3 thoughts on “notes on cataloging computer hardware and software

  1. mkirschenbaum

    Hi Lori,

    Finally had a moment to look at this. It’s a fascinating (and important) set of issues which I would love to push forward with you in conjunction with the collections materials here at Maryland. We may have some resources to do that in the coming year. In the meantime, though, I would endorse the KISS principle. Indeed, it may be best to think of this as an iterative process and to do an initial first pass capturing only what you can at the most basic level and taking notes (like these) all the while about where the gaps and problems appear. Then do a second pass. But I think by this point you’ll also have expended the utility of Dublin Core and will be prepared to move on to EAD or some other more robust form of archival description–which is where a lot of the more granular detail you impart above would probably belong. But one reason I stress the iterative approach is that even a baseline inventory will be orders of magnitude more valuable to you and the Lab’s users than an incomplete one, however, granular and detailed the latter might be; so keep cataloging, keep learning what you didn’t know about your collections, and keep iterating!

  2. mkirschenbaum

    One other thought: it may be that a free-form “dependencies” field could capture, at least provisionally and discursively, some of the constraints and limitations you note in these examples.

  3. Lori Emerson

    thanks so much for the comments Matt and the encouragement.

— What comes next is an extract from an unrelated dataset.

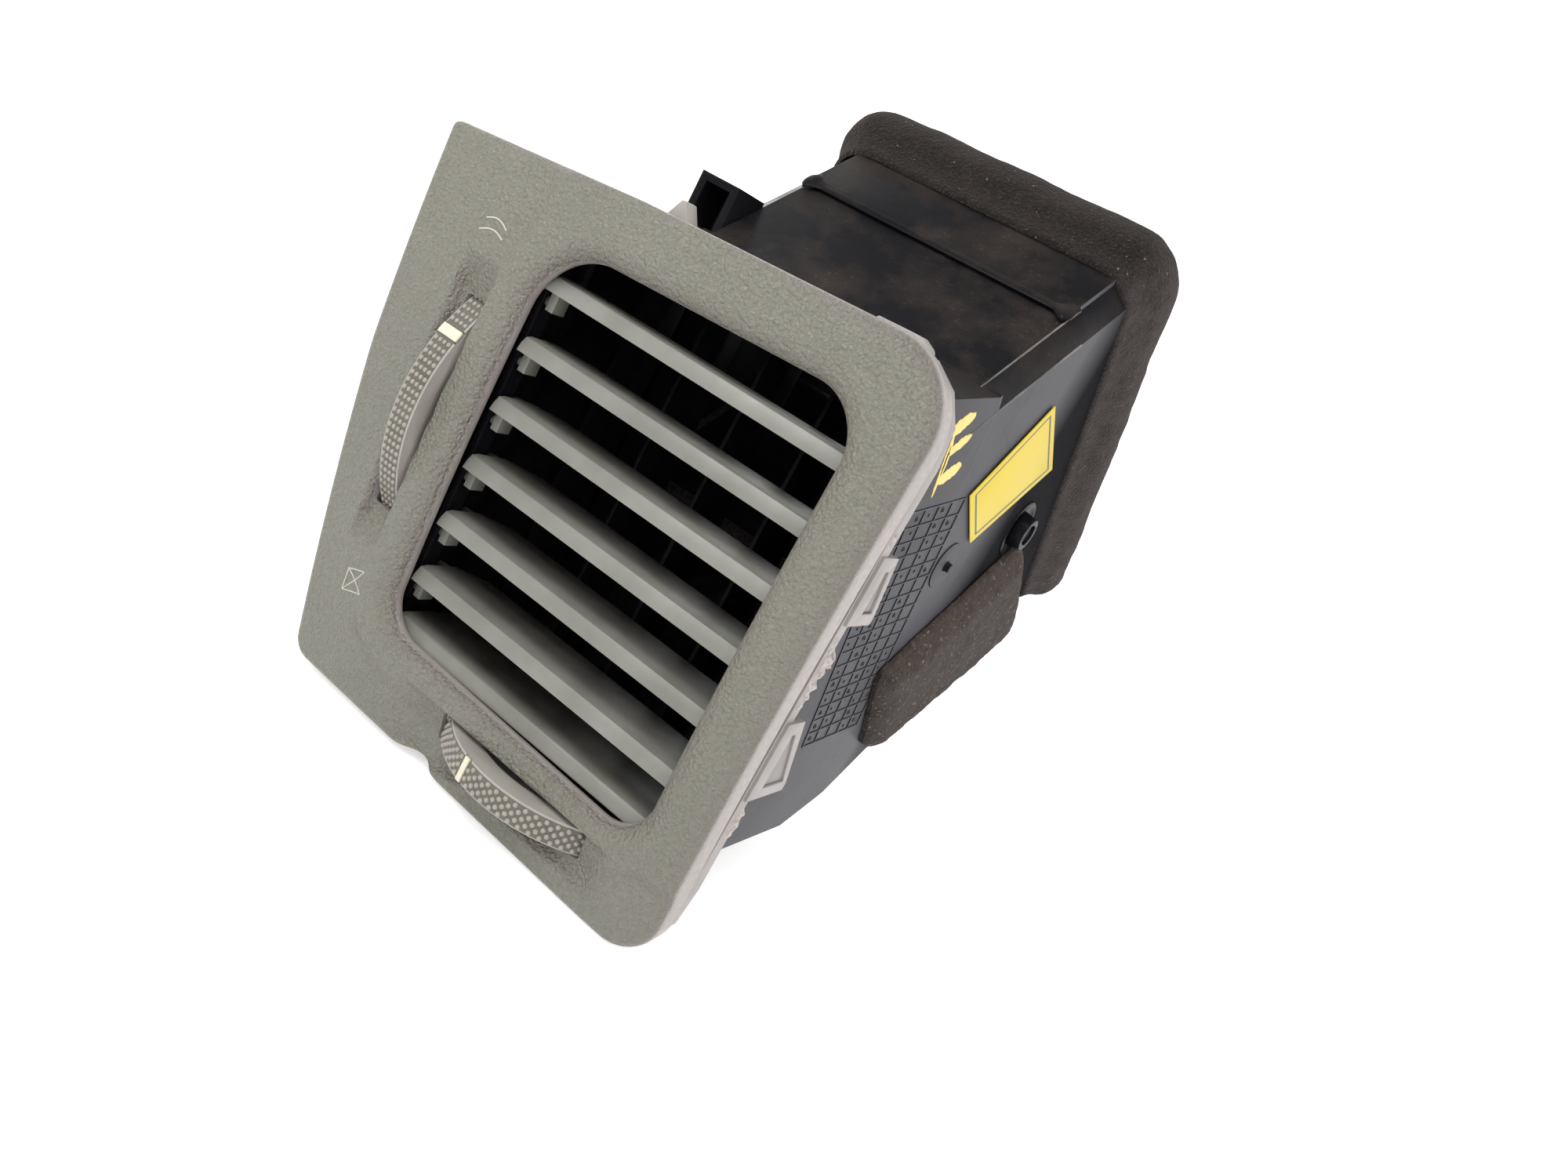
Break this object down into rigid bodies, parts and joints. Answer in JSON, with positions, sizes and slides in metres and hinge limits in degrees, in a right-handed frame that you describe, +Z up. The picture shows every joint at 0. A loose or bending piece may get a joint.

I agree with what you say and right now I think the most important thing for us to do is exactly to catalog everything in the MAL, as best we can right now, to get the information out to the world. Hopefully we will have this done by the end of summer and hopefully too we can come up with a way to add in something like a crowd-source function to the descriptive categories under “user” so that people can share their knowledge about what computers were known as/by, commonly known hacks, and especially in the e-lit community, details on versions, updates etc.